● The input
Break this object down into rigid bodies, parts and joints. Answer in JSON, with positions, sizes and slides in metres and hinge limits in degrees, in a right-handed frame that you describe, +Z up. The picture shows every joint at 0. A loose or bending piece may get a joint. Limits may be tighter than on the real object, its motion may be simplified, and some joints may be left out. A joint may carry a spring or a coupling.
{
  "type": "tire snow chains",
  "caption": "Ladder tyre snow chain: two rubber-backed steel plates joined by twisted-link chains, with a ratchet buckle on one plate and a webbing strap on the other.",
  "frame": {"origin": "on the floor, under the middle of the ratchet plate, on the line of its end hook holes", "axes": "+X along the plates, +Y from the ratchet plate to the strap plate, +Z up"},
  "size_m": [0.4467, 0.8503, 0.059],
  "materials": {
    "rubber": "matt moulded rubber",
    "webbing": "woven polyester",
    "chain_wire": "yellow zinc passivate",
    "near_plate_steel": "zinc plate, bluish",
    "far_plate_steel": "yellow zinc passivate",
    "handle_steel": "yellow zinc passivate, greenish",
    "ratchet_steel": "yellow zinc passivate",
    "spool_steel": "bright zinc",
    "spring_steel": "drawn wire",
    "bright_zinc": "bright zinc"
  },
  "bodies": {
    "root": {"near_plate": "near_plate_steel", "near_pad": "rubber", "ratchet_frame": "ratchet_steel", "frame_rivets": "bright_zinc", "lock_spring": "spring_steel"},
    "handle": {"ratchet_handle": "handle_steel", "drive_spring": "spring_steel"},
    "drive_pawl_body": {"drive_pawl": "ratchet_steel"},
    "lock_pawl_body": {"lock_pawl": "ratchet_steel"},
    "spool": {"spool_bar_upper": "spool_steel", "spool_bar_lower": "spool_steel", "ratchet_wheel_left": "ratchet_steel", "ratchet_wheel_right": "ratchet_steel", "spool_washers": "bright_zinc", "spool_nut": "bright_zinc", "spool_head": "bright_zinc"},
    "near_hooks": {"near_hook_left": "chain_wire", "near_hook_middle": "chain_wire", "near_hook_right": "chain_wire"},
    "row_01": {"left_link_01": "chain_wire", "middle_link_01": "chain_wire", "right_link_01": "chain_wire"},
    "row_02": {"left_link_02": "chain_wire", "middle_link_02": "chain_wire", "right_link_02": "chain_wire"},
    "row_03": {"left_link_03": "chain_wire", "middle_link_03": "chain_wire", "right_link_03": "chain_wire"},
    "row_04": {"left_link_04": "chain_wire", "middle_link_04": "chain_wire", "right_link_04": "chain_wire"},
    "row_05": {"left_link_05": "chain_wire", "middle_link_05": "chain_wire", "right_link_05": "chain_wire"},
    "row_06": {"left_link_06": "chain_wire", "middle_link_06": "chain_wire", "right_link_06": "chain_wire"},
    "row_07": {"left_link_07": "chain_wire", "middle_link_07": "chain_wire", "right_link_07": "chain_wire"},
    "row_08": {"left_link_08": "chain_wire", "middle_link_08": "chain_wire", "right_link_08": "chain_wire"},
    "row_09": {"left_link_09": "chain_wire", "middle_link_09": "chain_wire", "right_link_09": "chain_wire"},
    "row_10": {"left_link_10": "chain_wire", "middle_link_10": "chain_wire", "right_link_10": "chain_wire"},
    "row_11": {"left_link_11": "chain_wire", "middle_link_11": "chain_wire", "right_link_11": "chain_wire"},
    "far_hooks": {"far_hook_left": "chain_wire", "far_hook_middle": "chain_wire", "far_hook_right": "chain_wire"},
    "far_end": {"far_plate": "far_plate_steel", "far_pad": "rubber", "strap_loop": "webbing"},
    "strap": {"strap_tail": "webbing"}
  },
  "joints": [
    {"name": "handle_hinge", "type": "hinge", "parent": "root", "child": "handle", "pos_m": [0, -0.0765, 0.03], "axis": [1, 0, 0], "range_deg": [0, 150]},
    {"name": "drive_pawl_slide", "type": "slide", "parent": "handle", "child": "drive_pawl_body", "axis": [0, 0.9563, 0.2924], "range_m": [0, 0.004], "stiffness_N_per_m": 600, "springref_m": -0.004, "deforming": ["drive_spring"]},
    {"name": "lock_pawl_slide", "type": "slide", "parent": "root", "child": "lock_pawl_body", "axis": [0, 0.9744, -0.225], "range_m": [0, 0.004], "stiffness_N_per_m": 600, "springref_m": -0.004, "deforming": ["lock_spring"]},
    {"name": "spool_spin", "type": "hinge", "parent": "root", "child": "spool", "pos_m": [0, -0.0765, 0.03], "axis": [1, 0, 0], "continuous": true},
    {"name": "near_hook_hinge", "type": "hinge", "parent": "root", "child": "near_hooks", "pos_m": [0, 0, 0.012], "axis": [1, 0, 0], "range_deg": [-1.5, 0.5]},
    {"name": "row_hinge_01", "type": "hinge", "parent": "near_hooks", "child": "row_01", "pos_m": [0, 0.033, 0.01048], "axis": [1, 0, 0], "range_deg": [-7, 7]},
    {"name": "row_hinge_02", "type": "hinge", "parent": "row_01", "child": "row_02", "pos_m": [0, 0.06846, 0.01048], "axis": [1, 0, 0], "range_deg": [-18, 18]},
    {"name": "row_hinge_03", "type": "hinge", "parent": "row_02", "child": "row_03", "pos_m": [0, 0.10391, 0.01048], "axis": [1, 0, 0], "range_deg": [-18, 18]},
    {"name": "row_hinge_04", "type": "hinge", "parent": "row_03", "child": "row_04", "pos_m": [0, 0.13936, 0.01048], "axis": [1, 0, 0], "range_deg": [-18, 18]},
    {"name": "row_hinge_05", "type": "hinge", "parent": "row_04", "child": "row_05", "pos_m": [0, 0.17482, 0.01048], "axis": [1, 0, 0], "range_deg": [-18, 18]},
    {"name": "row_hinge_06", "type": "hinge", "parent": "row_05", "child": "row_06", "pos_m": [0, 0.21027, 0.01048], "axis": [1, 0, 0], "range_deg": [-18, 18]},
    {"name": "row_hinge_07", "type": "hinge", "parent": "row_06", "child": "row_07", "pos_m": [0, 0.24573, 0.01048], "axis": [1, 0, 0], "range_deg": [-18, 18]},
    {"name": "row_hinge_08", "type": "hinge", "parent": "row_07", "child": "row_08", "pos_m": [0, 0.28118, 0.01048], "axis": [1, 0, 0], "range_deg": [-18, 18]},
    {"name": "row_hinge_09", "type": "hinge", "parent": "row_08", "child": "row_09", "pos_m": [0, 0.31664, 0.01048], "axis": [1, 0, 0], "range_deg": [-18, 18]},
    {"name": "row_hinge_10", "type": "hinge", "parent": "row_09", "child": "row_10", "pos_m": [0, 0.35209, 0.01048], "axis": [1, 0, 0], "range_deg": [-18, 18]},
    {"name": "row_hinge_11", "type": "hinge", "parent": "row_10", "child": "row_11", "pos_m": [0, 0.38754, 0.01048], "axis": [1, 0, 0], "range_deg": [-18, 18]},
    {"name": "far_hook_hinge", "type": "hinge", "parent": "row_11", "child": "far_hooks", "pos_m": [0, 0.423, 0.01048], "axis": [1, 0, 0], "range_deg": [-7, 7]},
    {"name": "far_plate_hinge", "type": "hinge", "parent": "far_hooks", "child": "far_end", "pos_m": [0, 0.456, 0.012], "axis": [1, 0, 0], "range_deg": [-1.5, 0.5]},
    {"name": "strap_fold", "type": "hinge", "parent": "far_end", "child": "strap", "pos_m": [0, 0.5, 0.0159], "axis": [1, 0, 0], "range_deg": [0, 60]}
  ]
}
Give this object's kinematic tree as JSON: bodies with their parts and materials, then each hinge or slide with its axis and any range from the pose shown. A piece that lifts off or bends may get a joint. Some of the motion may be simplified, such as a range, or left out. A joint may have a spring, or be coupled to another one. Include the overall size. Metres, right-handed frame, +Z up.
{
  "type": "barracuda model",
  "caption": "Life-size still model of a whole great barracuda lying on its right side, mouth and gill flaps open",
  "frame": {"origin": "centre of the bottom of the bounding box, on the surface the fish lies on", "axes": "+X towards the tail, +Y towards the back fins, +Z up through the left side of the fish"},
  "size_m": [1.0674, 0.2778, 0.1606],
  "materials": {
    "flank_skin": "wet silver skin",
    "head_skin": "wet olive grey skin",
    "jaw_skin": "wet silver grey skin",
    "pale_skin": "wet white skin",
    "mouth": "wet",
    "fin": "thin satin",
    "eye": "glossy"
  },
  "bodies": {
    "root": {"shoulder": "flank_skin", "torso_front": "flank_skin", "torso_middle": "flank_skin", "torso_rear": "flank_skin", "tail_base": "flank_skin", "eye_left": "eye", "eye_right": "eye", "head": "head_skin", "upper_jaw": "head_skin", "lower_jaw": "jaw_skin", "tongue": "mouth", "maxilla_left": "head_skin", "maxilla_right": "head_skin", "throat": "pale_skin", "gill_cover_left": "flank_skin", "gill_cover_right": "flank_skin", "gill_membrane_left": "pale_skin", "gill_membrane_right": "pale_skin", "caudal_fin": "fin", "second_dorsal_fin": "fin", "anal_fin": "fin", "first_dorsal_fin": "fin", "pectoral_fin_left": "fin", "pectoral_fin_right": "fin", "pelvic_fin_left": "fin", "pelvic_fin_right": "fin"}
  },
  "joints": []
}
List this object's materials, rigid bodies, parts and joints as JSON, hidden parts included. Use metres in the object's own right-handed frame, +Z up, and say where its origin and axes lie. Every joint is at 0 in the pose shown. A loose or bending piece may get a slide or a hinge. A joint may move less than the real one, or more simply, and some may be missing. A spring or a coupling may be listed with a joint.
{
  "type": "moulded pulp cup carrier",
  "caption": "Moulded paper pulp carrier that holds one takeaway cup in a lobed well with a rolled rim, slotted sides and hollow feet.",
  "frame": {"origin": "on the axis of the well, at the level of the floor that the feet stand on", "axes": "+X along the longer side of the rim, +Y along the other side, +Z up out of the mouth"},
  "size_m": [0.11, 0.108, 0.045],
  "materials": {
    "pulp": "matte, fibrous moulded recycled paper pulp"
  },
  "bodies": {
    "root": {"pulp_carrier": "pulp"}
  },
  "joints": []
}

● Given instruction
Each line with the string "object" in it needs to be found and copied.

● Answer to the problem
Break this object down into rigid bodies, parts and joints. Answer in JSON, with positions, sizes and slides in metres and hinge limits in degrees, in a right-handed frame that you describe, +Z up. The picture shows every joint at 0. A loose or bending piece may get a joint. Limits may be tighter than on the real object, its motion may be simplified, and some joints may be left out. A joint may carry a spring or a coupling.
Give this object's kinematic tree as JSON: bodies with their parts and materials, then each hinge or slide with its axis and any range from the pose shown. A piece that lifts off or bends may get a joint. Some of the motion may be simplified, such as a range, or left out. A joint may have a spring, or be coupled to another one. Include the overall size. Metres, right-handed frame, +Z up.
List this object's materials, rigid bodies, parts and joints as JSON, hidden parts included. Use metres in the object's own right-handed frame, +Z up, and say where its origin and axes lie. Every joint is at 0 in the pose shown. A loose or bending piece may get a slide or a hinge. A joint may move less than the real one, or more simply, and some may be missing. A spring or a coupling may be listed with a joint.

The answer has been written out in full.